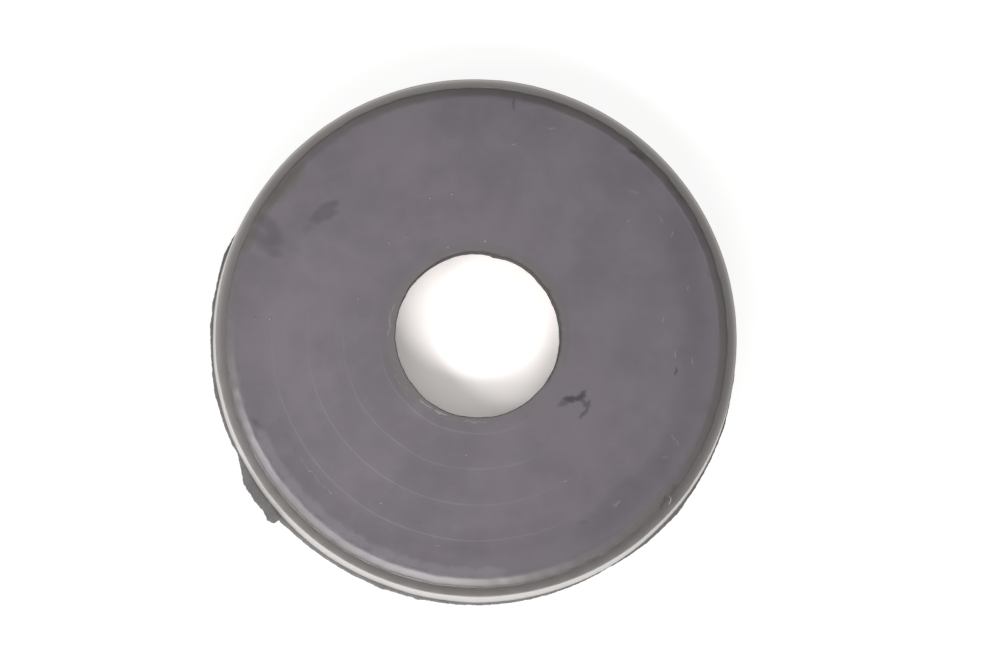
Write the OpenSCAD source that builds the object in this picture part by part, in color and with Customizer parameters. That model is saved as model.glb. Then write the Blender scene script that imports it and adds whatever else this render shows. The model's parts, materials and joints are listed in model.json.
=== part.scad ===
// Moulded rubber grommet: a flat disc with a raised face, a lower lip round
// the rim, a round bore through a thin web, and the moulding flash left on
// at the parting line, with one torn tag.
// The bore axis is Z, the disc rests on Z = 0 and its face looks along +Z.

/* [Disc] */
// Outer diameter at the top edge of the lip
lip_d = 60.2; // [56:0.2:64]
// Height from the surface it rests on to the face
total_h = 4.3; // [4:0.1:6]
// Thickness of the web round the bore
web_t = 2.1; // [1.6:0.1:2.6]
// Width of the soft shoulder at the edge of the face
shoulder_w = 1.25; // [0.8:0.05:1.5]
// Radius of the soft shoulder
shoulder_r = 2.4; // [2:0.1:3]

/* [Lip] */
// Width of the lip from the valley beside the shoulder to its outer edge
lip_w = 1.05; // [0.8:0.05:1.6]
// Depth of the lip's outer edge below the face
lip_drop = 0.5; // [0.45:0.05:0.8]
// Rise of the lip from the valley to its outer edge
lip_rise = 0.1; // [0.05:0.05:0.2]
// Radius of the rounded outer edge of the lip
lip_round = 0.3; // [0.1:0.05:0.35]
// How far the outer wall leans out from the lip down to the parting line
wall_draft = 0.2; // [0.05:0.05:0.6]

/* [Bore] */
// Diameter of the bore
bore_d = 18.9; // [12:0.1:20]
// Radius of the rounded upper edge of the bore
bore_round = 0.3; // [0.1:0.05:0.4]

/* [Witness steps] */
// Number of faint turned steps in the face
step_count = 4; // [1:1:4]
// Distance from the wall of the bore to the innermost step
step_inset = 1.95; // [1:0.05:3]
// Height of one step
step_h = 0.03; // [0.01:0.01:0.05]

/* [Underside] */
// Width of the foot ring under the rim
foot_w = 3.2; // [2.4:0.1:4]
// Radius of the fillet between the web and the foot ring
recess_fillet = 0.6; // [0.2:0.1:0.9]
// Chamfer round the outer edge of the foot
foot_chamfer = 0.2; // [0.1:0.05:0.25]

/* [Flash] */
// Height of the parting line above the resting surface
parting_h = 0.3; // [0.3:0.05:0.6]
// Thickness of the flash
flash_t = 0.15; // [0.1:0.01:0.25]
// How far the flash stands out from the wall
flash_w = 0.5; // [0.1:0.05:0.8]
// Angle at which the flash starts; beyond its run it is trimmed flush
flash_start = 155.5; // [120:0.5:180]
// Angle over which the flash runs
flash_sweep = 213; // [150:1:240]
// How far the torn tag stands out past the flash
tag_w = 1.1; // [0.5:0.1:1.5]
// Angle at which the torn tag starts
tag_start = 205.5; // [190:0.5:240]
// Angle over which the torn tag runs
tag_sweep = 17.5; // [8:0.5:24]

/* [Hidden] */
$fn = 180;
lip_r = lip_d / 2;
valley_r = lip_r - lip_w;
face_r = valley_r - shoulder_w;
bore_r = bore_d / 2;
step_first_r = bore_r + step_inset;
step_pitch = (face_r - step_first_r) / step_count;
face_edge_z = total_h - step_count * step_h;
valley_z = total_h - lip_drop - lip_rise;
lip_z = total_h - lip_drop;
parting_r = lip_r + wall_draft;
foot_r = parting_r - foot_chamfer;
recess_r = foot_r - foot_w;
web_z = total_h - web_t;
grip = 0.5;
flash_step = 1.25;

// Radius where step number i starts; one past the last is the end of the face
function step_r(i) = step_first_r + (i - 1) * step_pitch;

// Point at a radius and an angle round the disc
function polar(r, a) = [r * cos(a), r * sin(a)];

// Share of the tag's full width at a share t along it: a slope up, then a
// long torn edge that creeps outward to an abrupt end
function tag_share(t) =
    t < 0 || t > 1 ? 0
    : t < 0.38 ? 2.05 * t
    : 0.78 + 0.22 * (t - 0.38) / 0.62;

// Radius of the flash's ragged edge at an angle, with the torn tag
function flash_edge_r(a) =
    parting_r + flash_w * (0.9 + 0.1 * sin(a * 23))
    + tag_w * tag_share((a - tag_start) / tag_sweep);

// Half section of the face: flat rings, each a step lower than the last
module face_section() {
    translate([bore_r, web_z])
        square([step_first_r - bore_r, web_t]);
    for (i = [1 : step_count]) {
        translate([step_r(i) - 0.01, web_z])
            square([step_r(i + 1) - step_r(i) + 0.01, web_t - i * step_h]);
    }
    translate([face_r, face_edge_z - shoulder_r])
        intersection() {
            circle(r = shoulder_r);
            translate([-0.01, 0])
                square([shoulder_w + 0.01, shoulder_r]);
        }
}

// Half section of the rim: foot, drafted wall, lip and the valley inside it
module rim_section() {
    base = [
        [recess_r, 0],
        [foot_r, 0],
        [parting_r, foot_chamfer],
        [parting_r, parting_h]
    ];
    lip_edge = [
        for (a = [0 : 15 : 90])
            [lip_r, lip_z] + lip_round * [cos(a) - 1, sin(a) - 1]
    ];
    inside = [
        [valley_r, valley_z],
        [face_r, valley_z],
        [face_r, web_z + grip],
        [recess_r, web_z + grip]
    ];
    polygon(concat(base, lip_edge, inside));
}

// Fillet where the web turns down into the foot ring
module recess_fillet_section() {
    difference() {
        translate([recess_r - recess_fillet, web_z - recess_fillet])
            square([recess_fillet + grip, recess_fillet + grip]);
        translate([recess_r - recess_fillet, web_z - recess_fillet])
            circle(r = recess_fillet);
    }
}

// Corner that is taken off to round the upper edge of the bore
module bore_edge_cut() {
    difference() {
        translate([bore_r - grip, total_h - bore_round])
            square([bore_round + grip, bore_round + grip]);
        translate([bore_r + bore_round, total_h - bore_round])
            circle(r = bore_round);
    }
}

// Whole half section of the disc
module disc_section() {
    difference() {
        union() {
            face_section();
            rim_section();
            recess_fillet_section();
        }
        bore_edge_cut();
    }
}

// Flash at the parting line: a thin fin over part of the rim, torn in one place
module flash() {
    edge_steps = round(flash_sweep / flash_step);
    root_steps = round(edge_steps / 4);
    edge = [
        for (k = [0 : edge_steps])
            let (a = flash_start + flash_sweep * k / edge_steps)
            polar(flash_edge_r(a), a)
    ];
    root = [
        for (k = [root_steps : -1 : 0])
            polar(parting_r - grip, flash_start + flash_sweep * k / root_steps)
    ];
    translate([0, 0, parting_h])
        linear_extrude(height = flash_t)
            polygon(concat(edge, root));
}

module grommet() {
    color("dimgray")
        union() {
            rotate_extrude()
                disc_section();
            flash();
        }
}

grommet();
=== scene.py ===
"""Looks of a moulded rubber grommet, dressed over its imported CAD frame.

The disc is turned as one skin from a half section, with the unevenness that a
cheap moulding has: a ragged bore edge, broken turning lines in the face, an
uneven lip and the flash at the parting line with its torn tag.
"""
import json
import logging
import math
from dataclasses import dataclass, field
from enum import Enum
from typing import Callable, Sequence

import bpy
import numpy as np
from mathutils import Matrix, Vector

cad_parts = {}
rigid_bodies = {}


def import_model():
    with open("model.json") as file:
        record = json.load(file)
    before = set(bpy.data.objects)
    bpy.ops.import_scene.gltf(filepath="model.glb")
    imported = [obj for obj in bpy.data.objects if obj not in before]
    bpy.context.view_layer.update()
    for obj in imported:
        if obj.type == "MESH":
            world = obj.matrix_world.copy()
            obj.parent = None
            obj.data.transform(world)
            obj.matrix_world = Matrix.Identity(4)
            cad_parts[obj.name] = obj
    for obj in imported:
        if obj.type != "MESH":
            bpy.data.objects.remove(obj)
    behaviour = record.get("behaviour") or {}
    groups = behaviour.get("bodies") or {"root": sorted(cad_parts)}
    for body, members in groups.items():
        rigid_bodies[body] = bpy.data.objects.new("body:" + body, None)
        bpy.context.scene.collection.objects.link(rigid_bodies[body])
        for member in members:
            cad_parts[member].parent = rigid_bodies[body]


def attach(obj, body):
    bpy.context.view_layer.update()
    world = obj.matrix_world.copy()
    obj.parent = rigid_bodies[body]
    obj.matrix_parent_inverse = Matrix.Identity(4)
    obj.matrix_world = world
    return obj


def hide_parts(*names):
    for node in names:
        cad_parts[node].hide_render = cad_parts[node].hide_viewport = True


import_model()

LOG = logging.getLogger("grommet")
MM = 0.001
# Distance between the rings of a Wave texture at a scale of 1.
WAVE_SPACING = 0.31

Links = dict[str, bpy.types.NodeSocket]
Layers = list[tuple[str, bpy.types.NodeSocket]]
Knots = tuple[tuple[float, float], ...]


def linear_from_hex(code: str) -> tuple[float, float, float, float]:
    """Turn an sRGB hex colour into linear RGBA.

    Args:
        code: Colour such as "#6f6a70".

    Returns:
        Linear red, green, blue and an alpha of 1.
    """
    shares = [int(code[i:i + 2], 16) / 255 for i in (1, 3, 5)]
    linear = [s / 12.92 if s <= 0.04045 else ((s + 0.055) / 1.055) ** 2.4 for s in shares]
    return (linear[0], linear[1], linear[2], 1.0)


def add_node(
    tree: bpy.types.NodeTree,
    kind: str,
    settings: dict[str, object] | None = None,
    links: Links | None = None,
) -> bpy.types.Node:
    """Add a node with its settings and its incoming links.

    Args:
        tree: Node tree that takes the node.
        kind: Blender's name for the node type.
        settings: Values by property name or by input socket name.
        links: Output sockets by the name or number of the input they feed.

    Returns:
        The new node.
    """
    node = tree.nodes.new(kind)
    for name, value in (settings or {}).items():
        if name.startswith("in:"):
            key = name[3:]
            socket = node.inputs[int(key)] if key.isdigit() else node.inputs[key]
            socket.default_value = value
        else:
            setattr(node, name, value)
    for name, socket in (links or {}).items():
        target = node.inputs[int(name)] if name.isdigit() else node.inputs[name]
        tree.links.new(socket, target)
    return node


def blank_material(name: str) -> tuple[bpy.types.Material, bpy.types.NodeTree]:
    """Make a material with an empty node tree.

    Args:
        name: Name of the material.

    Returns:
        The material and its tree.
    """
    material = bpy.data.materials.new(name)
    material.use_nodes = True
    material.node_tree.nodes.clear()
    return material, material.node_tree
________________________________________
**Exercise brief**.
Quote the listing above, but only from the line that shows "of the disc" through the line that shows "before = set(bpy.data.objects)".

**Output of the task**.
// Whole half section of the disc
module disc_section() {
    difference() {
        union() {
            face_section();
            rim_section();
            recess_fillet_section();
        }
        bore_edge_cut();
    }
}

// Flash at the parting line: a thin fin over part of the rim, torn in one place
module flash() {
    edge_steps = round(flash_sweep / flash_step);
    root_steps = round(edge_steps / 4);
    edge = [
        for (k = [0 : edge_steps])
            let (a = flash_start + flash_sweep * k / edge_steps)
            polar(flash_edge_r(a), a)
    ];
    root = [
        for (k = [root_steps : -1 : 0])
            polar(parting_r - grip, flash_start + flash_sweep * k / root_steps)
    ];
    translate([0, 0, parting_h])
        linear_extrude(height = flash_t)
            polygon(concat(edge, root));
}

module grommet() {
    color("dimgray")
        union() {
            rotate_extrude()
                disc_section();
            flash();
        }
}

grommet();
=== scene.py ===
"""Looks of a moulded rubber grommet, dressed over its imported CAD frame.

The disc is turned as one skin from a half section, with the unevenness that a
cheap moulding has: a ragged bore edge, broken turning lines in the face, an
uneven lip and the flash at the parting line with its torn tag.
"""
import json
import logging
import math
from dataclasses import dataclass, field
from enum import Enum
from typing import Callable, Sequence

import bpy
import numpy as np
from mathutils import Matrix, Vector

cad_parts = {}
rigid_bodies = {}


def import_model():
    with open("model.json") as file:
        record = json.load(file)
    before = set(bpy.data.objects)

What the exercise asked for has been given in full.